▸ Task statement
Reproduce the whole listing, character for character.

▸ The records
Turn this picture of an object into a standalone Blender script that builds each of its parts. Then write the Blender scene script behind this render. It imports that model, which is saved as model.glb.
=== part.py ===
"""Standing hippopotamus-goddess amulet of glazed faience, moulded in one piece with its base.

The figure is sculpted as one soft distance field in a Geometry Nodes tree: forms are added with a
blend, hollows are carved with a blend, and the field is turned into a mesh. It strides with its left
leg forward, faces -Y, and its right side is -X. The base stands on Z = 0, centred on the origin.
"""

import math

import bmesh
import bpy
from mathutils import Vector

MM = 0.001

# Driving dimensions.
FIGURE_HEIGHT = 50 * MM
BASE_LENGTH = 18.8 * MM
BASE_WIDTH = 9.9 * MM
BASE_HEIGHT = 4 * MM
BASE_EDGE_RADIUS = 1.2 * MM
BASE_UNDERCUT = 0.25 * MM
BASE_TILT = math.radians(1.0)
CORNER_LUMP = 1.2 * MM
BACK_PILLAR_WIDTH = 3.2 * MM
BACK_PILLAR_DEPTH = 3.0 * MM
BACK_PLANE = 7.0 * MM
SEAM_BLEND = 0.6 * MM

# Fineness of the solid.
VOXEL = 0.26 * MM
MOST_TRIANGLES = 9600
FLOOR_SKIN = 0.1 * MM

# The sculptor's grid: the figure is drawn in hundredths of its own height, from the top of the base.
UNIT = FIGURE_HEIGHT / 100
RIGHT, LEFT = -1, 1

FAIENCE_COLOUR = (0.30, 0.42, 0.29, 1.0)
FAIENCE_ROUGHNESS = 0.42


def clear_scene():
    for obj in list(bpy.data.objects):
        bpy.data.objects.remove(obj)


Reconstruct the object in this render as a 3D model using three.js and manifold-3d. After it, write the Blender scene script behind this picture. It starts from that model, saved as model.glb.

▸ Solution
Turn this picture of an object into a standalone Blender script that builds each of its parts. Then write the Blender scene script behind this render. It imports that model, which is saved as model.glb.
=== part.py ===
"""Standing hippopotamus-goddess amulet of glazed faience, moulded in one piece with its base.

The figure is sculpted as one soft distance field in a Geometry Nodes tree: forms are added with a
blend, hollows are carved with a blend, and the field is turned into a mesh. It strides with its left
leg forward, faces -Y, and its right side is -X. The base stands on Z = 0, centred on the origin.
"""

import math

import bmesh
import bpy
from mathutils import Vector

MM = 0.001

# Driving dimensions.
FIGURE_HEIGHT = 50 * MM
BASE_LENGTH = 18.8 * MM
BASE_WIDTH = 9.9 * MM
BASE_HEIGHT = 4 * MM
BASE_EDGE_RADIUS = 1.2 * MM
BASE_UNDERCUT = 0.25 * MM
BASE_TILT = math.radians(1.0)
CORNER_LUMP = 1.2 * MM
BACK_PILLAR_WIDTH = 3.2 * MM
BACK_PILLAR_DEPTH = 3.0 * MM
BACK_PLANE = 7.0 * MM
SEAM_BLEND = 0.6 * MM

# Fineness of the solid.
VOXEL = 0.26 * MM
MOST_TRIANGLES = 9600
FLOOR_SKIN = 0.1 * MM

# The sculptor's grid: the figure is drawn in hundredths of its own height, from the top of the base.
UNIT = FIGURE_HEIGHT / 100
RIGHT, LEFT = -1, 1

FAIENCE_COLOUR = (0.30, 0.42, 0.29, 1.0)
FAIENCE_ROUGHNESS = 0.42


def clear_scene():
    for obj in list(bpy.data.objects):
        bpy.data.objects.remove(obj)


Reconstruct the object in this render as a 3D model using three.js and manifold-3d. After it, write the Blender scene script behind this picture. It starts from that model, saved as model.glb.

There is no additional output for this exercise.